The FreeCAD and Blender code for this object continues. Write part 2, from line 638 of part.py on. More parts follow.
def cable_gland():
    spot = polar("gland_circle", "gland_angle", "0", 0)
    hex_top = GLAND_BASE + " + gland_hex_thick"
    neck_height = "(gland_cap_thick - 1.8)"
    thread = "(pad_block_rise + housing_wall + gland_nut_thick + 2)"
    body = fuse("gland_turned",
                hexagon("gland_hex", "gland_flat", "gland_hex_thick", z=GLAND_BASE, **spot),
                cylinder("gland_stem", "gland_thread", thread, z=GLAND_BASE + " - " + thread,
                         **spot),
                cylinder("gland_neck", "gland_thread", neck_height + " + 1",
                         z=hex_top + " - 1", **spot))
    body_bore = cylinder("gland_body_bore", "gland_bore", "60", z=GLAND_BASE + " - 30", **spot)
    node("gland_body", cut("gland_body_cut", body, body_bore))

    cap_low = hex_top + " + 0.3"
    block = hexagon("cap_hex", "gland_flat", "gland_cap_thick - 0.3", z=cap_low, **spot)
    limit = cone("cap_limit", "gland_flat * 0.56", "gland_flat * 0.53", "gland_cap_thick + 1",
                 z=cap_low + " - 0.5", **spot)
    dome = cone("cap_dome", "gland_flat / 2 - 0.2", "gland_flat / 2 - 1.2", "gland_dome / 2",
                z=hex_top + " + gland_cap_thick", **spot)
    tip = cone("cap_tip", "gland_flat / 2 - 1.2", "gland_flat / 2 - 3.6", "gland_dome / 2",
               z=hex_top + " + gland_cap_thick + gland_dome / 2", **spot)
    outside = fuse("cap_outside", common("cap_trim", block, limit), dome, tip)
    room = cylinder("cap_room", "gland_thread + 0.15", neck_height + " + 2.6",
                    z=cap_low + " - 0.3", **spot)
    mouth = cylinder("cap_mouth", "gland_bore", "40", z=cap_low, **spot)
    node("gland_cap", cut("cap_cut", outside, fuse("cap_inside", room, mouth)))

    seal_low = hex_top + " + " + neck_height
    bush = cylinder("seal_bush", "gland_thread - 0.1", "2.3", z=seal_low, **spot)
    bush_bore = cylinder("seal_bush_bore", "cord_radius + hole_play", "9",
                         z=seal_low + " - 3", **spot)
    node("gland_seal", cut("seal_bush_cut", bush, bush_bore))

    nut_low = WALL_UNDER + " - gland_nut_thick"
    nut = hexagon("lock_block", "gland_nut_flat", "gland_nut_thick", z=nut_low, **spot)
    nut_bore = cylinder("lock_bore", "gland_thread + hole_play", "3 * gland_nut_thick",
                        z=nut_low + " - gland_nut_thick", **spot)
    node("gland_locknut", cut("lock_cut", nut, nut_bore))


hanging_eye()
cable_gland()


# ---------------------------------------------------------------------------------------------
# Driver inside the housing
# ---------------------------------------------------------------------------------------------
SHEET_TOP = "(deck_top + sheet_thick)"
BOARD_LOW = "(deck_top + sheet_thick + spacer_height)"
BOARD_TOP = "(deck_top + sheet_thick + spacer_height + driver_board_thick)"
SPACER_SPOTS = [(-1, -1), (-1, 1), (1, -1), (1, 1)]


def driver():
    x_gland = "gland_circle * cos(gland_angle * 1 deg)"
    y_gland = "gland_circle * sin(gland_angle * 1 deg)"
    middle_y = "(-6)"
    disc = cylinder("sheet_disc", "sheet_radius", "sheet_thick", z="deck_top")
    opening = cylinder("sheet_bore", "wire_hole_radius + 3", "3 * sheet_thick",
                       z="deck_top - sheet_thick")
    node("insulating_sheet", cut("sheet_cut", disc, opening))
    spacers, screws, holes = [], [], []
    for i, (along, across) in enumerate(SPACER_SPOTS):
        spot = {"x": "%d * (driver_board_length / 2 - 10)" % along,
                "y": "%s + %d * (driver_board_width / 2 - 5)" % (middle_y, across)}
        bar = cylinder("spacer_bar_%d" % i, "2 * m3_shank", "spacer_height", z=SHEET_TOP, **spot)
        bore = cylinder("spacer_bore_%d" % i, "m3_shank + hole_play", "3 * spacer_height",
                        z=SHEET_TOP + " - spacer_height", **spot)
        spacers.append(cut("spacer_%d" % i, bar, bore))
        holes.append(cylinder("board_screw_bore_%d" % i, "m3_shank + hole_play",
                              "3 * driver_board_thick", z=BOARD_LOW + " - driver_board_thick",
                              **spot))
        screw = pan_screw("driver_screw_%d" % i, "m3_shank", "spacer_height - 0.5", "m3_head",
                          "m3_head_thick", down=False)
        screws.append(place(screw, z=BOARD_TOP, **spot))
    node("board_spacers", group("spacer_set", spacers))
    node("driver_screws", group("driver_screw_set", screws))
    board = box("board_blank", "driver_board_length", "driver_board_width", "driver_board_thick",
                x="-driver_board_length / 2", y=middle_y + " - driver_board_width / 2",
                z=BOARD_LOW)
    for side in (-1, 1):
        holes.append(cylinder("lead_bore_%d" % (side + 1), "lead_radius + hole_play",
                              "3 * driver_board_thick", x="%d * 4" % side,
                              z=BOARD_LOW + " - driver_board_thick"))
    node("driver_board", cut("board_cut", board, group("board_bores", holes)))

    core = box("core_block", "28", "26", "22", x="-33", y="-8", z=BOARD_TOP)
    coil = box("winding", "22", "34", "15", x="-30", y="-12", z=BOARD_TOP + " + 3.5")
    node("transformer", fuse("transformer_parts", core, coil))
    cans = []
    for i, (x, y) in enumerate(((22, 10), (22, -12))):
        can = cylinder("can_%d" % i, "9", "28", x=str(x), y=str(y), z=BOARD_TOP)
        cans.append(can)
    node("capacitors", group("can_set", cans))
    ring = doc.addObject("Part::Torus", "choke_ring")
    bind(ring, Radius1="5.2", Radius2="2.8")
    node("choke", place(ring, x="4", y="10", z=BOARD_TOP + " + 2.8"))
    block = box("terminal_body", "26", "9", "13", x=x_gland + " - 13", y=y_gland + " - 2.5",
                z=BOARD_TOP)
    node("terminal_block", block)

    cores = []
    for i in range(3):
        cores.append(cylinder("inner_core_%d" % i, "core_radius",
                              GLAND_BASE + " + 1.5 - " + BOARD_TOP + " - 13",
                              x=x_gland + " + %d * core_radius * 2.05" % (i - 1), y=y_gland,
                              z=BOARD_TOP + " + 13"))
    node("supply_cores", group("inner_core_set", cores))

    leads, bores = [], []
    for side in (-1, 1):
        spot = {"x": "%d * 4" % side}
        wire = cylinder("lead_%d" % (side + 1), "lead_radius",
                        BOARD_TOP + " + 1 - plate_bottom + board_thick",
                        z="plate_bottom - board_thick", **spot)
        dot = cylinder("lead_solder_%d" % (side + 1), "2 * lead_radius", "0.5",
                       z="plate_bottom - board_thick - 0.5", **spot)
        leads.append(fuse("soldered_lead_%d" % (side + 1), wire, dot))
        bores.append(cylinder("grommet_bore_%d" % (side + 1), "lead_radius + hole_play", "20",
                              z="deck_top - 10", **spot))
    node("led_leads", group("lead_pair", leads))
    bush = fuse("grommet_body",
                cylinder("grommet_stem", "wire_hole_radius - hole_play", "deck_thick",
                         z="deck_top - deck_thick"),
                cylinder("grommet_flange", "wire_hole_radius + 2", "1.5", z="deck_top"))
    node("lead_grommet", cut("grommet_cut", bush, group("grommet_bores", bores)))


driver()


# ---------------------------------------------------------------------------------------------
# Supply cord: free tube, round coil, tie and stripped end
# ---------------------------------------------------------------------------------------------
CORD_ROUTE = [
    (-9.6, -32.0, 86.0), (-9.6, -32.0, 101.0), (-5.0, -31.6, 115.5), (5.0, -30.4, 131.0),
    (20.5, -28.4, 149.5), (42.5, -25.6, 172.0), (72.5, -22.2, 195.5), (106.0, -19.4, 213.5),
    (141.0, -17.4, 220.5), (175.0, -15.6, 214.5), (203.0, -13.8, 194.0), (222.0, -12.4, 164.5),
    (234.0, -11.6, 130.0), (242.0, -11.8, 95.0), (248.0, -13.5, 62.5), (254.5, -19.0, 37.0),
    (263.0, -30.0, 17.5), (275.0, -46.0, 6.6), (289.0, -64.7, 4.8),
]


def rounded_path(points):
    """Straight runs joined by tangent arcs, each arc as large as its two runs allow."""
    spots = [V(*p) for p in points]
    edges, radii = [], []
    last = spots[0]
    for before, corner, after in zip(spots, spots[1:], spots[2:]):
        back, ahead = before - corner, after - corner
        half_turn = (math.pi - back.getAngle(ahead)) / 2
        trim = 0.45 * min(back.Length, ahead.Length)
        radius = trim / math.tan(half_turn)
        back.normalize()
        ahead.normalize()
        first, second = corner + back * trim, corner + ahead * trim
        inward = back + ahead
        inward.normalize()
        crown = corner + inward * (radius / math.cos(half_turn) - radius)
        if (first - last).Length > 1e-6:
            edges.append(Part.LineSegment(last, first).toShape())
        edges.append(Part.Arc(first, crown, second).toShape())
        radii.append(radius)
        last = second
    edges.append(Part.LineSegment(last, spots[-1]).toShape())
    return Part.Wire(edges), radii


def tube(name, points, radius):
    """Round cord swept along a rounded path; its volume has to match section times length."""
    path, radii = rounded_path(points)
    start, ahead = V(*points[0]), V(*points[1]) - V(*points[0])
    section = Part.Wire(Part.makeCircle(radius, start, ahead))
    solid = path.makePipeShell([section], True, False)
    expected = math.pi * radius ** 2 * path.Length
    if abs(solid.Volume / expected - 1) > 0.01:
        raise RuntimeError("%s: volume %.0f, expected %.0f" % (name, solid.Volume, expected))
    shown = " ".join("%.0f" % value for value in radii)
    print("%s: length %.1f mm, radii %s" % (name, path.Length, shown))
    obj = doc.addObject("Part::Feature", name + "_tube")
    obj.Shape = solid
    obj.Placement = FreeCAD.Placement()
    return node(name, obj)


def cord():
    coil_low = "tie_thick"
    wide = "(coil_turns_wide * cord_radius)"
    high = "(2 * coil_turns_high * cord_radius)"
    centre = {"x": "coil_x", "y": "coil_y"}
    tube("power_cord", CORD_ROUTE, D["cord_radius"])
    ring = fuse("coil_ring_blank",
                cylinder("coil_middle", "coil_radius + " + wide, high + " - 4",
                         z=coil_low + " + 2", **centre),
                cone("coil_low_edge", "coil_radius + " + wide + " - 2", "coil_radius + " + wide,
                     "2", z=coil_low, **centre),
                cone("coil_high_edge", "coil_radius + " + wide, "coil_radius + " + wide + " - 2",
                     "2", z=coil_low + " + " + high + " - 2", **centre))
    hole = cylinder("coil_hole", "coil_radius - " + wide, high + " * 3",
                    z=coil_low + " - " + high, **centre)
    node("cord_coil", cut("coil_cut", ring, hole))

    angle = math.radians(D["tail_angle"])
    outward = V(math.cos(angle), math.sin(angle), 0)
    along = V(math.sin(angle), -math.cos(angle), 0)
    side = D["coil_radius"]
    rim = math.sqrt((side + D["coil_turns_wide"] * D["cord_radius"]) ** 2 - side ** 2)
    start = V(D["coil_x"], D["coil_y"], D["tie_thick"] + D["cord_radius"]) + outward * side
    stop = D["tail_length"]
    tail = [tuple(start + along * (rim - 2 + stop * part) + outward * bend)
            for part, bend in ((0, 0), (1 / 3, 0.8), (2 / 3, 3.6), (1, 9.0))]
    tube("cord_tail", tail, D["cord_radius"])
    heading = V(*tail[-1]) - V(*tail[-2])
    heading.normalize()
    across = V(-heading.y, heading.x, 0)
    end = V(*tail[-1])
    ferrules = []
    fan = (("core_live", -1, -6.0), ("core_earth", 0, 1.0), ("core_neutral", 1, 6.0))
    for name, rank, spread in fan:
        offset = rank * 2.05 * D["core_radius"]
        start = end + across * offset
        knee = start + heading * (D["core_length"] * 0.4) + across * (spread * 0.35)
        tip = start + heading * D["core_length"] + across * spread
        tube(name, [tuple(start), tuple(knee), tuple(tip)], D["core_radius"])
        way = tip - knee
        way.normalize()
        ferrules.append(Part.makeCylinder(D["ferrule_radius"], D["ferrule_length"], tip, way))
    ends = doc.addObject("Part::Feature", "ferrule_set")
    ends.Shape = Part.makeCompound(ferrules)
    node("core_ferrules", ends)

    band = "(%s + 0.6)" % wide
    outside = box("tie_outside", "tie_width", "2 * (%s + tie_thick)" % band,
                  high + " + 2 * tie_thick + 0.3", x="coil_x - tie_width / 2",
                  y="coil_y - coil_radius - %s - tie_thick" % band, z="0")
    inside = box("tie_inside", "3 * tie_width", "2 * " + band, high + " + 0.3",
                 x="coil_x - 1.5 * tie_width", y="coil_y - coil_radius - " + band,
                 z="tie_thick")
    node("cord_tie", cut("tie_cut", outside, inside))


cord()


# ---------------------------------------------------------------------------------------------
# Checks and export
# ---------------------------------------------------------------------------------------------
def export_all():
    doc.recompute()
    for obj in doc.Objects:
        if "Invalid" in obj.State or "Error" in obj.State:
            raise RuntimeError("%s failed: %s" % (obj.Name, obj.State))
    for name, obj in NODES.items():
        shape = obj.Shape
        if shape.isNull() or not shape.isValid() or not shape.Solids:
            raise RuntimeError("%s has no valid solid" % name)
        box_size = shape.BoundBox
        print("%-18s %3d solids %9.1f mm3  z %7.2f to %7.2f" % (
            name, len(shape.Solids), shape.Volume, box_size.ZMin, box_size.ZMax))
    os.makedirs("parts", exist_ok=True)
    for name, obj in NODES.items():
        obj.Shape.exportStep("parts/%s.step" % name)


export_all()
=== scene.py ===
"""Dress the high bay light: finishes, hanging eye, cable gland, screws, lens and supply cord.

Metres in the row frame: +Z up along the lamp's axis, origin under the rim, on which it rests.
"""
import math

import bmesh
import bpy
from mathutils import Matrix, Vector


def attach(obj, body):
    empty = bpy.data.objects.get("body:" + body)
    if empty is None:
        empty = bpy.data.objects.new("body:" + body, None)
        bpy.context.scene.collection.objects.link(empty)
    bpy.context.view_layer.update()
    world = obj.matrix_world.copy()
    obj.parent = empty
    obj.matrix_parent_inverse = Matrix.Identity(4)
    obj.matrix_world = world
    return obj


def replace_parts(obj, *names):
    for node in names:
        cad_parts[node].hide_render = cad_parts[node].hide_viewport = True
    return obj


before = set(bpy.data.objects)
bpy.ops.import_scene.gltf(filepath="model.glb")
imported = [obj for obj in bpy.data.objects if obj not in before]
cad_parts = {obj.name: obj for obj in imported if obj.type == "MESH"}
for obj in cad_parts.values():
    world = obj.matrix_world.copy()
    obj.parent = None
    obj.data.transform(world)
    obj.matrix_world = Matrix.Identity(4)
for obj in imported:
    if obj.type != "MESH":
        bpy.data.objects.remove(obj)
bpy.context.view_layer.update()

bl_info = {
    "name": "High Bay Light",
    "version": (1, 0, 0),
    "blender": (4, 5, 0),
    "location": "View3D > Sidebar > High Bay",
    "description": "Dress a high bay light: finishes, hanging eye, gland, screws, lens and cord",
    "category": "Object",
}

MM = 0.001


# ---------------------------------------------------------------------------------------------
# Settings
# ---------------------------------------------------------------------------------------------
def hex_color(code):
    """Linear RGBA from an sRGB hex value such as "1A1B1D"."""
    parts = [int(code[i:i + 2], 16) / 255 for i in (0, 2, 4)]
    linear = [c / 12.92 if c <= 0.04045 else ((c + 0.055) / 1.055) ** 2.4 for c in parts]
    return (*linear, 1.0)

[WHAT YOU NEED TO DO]
Extract the closing run of lines, starting with the one containing "cad_parts[node].hide_render = cad_parts[node].hide_viewport" and ending at the last, exactly as written.

[EXERCISE RESPONSE]
        cad_parts[node].hide_render = cad_parts[node].hide_viewport = True
    return obj


before = set(bpy.data.objects)
bpy.ops.import_scene.gltf(filepath="model.glb")
imported = [obj for obj in bpy.data.objects if obj not in before]
cad_parts = {obj.name: obj for obj in imported if obj.type == "MESH"}
for obj in cad_parts.values():
    world = obj.matrix_world.copy()
    obj.parent = None
    obj.data.transform(world)
    obj.matrix_world = Matrix.Identity(4)
for obj in imported:
    if obj.type != "MESH":
        bpy.data.objects.remove(obj)
bpy.context.view_layer.update()

bl_info = {
    "name": "High Bay Light",
    "version": (1, 0, 0),
    "blender": (4, 5, 0),
    "location": "View3D > Sidebar > High Bay",
    "description": "Dress a high bay light: finishes, hanging eye, gland, screws, lens and cord",
    "category": "Object",
}

MM = 0.001


# ---------------------------------------------------------------------------------------------
# Settings
# ---------------------------------------------------------------------------------------------
def hex_color(code):
    """Linear RGBA from an sRGB hex value such as "1A1B1D"."""
    parts = [int(code[i:i + 2], 16) / 255 for i in (0, 2, 4)]
    linear = [c / 12.92 if c <= 0.04045 else ((c + 0.055) / 1.055) ** 2.4 for c in parts]
    return (*linear, 1.0)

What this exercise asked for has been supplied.